→ Data segment
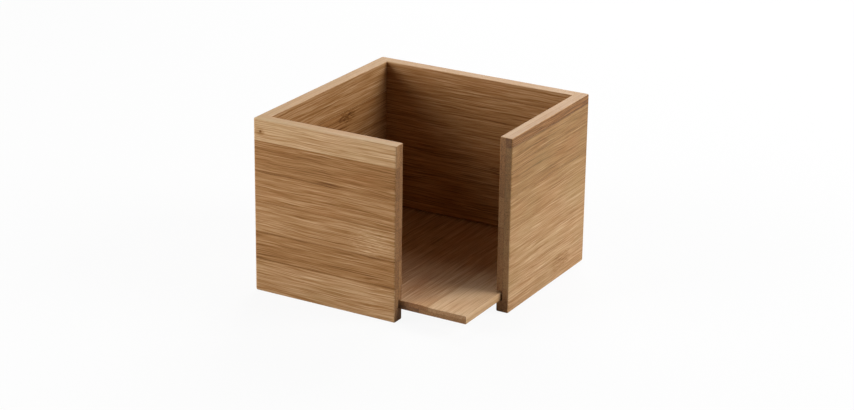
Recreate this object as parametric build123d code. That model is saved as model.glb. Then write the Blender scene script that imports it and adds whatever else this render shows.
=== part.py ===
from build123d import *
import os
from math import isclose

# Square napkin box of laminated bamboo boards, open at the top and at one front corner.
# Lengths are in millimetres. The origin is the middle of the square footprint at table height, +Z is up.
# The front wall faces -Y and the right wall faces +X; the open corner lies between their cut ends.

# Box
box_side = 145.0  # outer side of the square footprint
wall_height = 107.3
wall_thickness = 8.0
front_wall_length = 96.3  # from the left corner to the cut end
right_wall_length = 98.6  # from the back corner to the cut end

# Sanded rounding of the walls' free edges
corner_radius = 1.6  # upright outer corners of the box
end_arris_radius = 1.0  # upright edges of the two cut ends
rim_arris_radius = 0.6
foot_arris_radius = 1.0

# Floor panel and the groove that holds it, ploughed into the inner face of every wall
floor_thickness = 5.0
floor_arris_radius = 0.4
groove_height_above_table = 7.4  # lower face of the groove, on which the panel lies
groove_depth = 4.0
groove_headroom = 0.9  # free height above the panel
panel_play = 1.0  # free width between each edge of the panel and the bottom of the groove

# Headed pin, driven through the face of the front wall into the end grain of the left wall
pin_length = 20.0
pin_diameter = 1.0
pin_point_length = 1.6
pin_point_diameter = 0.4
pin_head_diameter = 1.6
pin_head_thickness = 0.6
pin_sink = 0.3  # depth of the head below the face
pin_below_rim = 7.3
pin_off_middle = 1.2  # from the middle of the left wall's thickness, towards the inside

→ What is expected
Looking back at the lines above, state how many contain the word "that", and supply nothing besides the number.

→ Task output
2